Glass view of RPC building.

Exclusion clauses under UCTA

Published on 24 September 2018

Will an exclusion clause which excludes any claim for negligence stand up to the UCTA reasonableness test?

The background

Goodlife produces frozen food and engaged Hall Fire as a special fire suppression contractor.  The parties contracted under Hall Fire's standard terms and conditions, which included the following exclusion clause (clause 11):

 "We exclude all liability, loss, damage or expense consequential or otherwise caused to your property, goods, persons or the like, directly or indirectly resulting from our negligence or delay or failure or malfunction of the systems or components provided by HFS for any reason."

Reference to Hall Fire's terms and conditions was made on Hall Fire's quotation to Goodlife, alongside a statement that Hall Fire accepted no liability for damages.

In May 2012, a frying machine caught fire and led to £6.6m damages (property damage and business interruption).  This was 10 years after Hall Fire had installed their fire suppression system.

The decision

The Court of Appeal looked at whether:

  • the exclusion clause (clause 11) was "particularly onerous or unusual";
  • if so, had it been fairly and reasonably brought to the other party's (ie Goodlife's) attention;
  • whether it was reasonable under UCTA?

Coulson LJ explained that "everything turns on the context", which in this case meant he interpreted clause 11 in Hall Fire's favour.  Key elements of his reasoning were:

  • clause 11 was not particularly "onerous and unusual", especially in the context of the limited contract sum paid to Hall Fire of £7,490 and Hall Fire not having any on-going maintenance obligations;
  • the terms indicated that Hall Fire was prepared to accept wider liability if requested by Goodlife, subject to an increase in the contract price and suitable insurance;
  • Hall Fire's terms and conditions were not out of kilter with other fire suppression contractors;
  • even if clause 11 was onerous and unusual, it would still have been incorporated into the contract because it was printed in clear type and expressly referred to in Hall Fire's quotation to Goodlife;
  • Goodlife let a year go by between receipt of Hall Fire's quotation/terms and conditions and issuing its purchase order to Hall Fire, so Goodlife had plenty of time to review the terms and seek advice;
  • as to whether clause 11 stood up under UCTA, Coulson LJ considered the bargaining power of the parties to be equal and the fact that Goodlife knew (or ought reasonably to have known) of the clause and its impact.  He also found that Goodlife could have gone elsewhere for the service and, importantly, that it was reasonable to expect Goodlife (as the party who would suffer loss) to be the party best placed to issue against that loss.  Hall Fire's terms had even suggested that customers like Goodlife should review its insurance arrangements.

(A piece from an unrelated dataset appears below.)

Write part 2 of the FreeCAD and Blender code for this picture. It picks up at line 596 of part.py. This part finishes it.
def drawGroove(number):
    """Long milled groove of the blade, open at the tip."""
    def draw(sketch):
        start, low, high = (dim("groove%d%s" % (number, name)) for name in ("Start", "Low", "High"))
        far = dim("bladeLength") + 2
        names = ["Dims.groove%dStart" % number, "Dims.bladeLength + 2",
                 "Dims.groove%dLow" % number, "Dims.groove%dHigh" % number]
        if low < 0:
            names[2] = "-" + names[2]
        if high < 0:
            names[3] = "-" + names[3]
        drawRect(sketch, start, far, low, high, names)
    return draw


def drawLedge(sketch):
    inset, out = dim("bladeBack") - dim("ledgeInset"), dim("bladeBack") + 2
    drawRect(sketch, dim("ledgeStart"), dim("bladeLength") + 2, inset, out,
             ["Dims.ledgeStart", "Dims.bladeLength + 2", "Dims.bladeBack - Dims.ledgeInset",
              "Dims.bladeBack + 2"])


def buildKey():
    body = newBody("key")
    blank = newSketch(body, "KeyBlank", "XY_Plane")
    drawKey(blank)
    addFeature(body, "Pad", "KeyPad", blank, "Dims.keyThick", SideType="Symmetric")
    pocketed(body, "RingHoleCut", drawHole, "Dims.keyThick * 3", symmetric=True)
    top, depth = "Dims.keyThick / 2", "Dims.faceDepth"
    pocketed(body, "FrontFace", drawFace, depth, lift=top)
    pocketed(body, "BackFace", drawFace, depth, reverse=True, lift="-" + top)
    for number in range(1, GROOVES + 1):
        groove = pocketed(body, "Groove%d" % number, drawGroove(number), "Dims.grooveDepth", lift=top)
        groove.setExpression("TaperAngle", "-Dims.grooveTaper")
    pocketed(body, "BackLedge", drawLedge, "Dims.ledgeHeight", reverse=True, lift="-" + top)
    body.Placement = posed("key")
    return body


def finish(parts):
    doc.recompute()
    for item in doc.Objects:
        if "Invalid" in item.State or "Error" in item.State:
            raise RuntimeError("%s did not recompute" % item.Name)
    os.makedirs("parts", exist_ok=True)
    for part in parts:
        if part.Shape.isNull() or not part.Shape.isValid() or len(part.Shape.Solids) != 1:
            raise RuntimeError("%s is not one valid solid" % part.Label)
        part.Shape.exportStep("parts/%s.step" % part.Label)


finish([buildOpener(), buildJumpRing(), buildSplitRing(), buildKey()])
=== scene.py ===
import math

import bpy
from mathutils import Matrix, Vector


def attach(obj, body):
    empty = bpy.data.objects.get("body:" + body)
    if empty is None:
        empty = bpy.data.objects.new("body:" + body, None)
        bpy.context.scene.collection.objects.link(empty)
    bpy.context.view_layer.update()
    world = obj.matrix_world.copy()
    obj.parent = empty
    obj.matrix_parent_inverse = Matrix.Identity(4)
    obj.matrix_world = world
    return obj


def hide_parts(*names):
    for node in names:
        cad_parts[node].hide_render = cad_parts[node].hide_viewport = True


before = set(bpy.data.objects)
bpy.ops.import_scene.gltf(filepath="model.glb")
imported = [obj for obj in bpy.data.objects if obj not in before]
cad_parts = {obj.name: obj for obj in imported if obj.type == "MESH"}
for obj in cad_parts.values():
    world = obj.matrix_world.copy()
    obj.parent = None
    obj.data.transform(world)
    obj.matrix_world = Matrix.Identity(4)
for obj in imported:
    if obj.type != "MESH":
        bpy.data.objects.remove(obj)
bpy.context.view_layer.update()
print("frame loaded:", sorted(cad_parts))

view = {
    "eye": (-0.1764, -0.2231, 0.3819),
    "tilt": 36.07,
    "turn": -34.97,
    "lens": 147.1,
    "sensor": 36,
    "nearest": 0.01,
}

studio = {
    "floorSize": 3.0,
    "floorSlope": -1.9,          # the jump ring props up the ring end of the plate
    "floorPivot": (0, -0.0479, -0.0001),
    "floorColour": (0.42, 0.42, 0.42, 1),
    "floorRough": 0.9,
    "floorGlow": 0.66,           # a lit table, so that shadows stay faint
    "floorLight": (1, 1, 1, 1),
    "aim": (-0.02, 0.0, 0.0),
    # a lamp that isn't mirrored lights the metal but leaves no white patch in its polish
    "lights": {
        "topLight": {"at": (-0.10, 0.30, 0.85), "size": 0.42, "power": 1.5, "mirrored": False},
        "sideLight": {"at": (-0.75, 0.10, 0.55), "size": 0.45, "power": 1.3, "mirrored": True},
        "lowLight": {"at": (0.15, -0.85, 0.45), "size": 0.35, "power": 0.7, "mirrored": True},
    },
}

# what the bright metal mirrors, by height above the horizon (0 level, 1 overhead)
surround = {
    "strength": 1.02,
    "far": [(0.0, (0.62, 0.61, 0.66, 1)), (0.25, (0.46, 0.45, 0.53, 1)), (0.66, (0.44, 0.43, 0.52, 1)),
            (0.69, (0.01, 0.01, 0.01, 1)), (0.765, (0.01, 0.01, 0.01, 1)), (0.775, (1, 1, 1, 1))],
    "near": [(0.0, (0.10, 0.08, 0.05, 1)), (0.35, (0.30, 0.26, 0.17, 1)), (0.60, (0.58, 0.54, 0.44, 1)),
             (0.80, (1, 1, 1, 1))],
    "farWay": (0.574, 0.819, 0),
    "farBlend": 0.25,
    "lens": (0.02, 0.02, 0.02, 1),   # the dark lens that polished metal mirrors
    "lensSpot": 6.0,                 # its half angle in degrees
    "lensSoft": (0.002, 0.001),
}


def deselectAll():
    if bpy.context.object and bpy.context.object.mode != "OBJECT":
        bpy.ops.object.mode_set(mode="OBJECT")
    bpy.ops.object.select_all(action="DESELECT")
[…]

It followed that the Court of Appeal deemed the exclusion clause to be reasonable under UCTA .

Why is this important?

The case underlines the reluctance of the courts to interfere with contracts entered into between commercial parties of equal bargaining power.  As Coulson LJ quoted from Watford Electronic Ltd v Sanderson CFL Ltd: "Unless satisfied that one party has, in effect, taken unfair advantage of the other – or that a term is so unreasonable that it cannot reasonably have been understood or considered – the court should not interfere".

Any practical tips

If you are seeking to include broad exclusions in your standard terms of business, think very carefully about how you go about this.  For example, consider:

  • ensuring that the relevant clause(s) in your terms are visible and prominent, and not hidden;
  • expressly referencing it in the upfront paperwork (as Hall Fire did with the reference to clause 11 on their quotation)
  • including alternative liability provisions on request, such that the other party can effect alternative insurance arrangements.  Think also about including an express warning on the other party to seek insurance against risks that are excluded or limited under the standard terms;
  • looking at whether you can bench-mark your approach with other similar players in your market, and keep a record of this;
  • making sure that you give the counterparty plenty of time to review your terms and conditions and to consider alternative arrangements (eg as to insurance cover).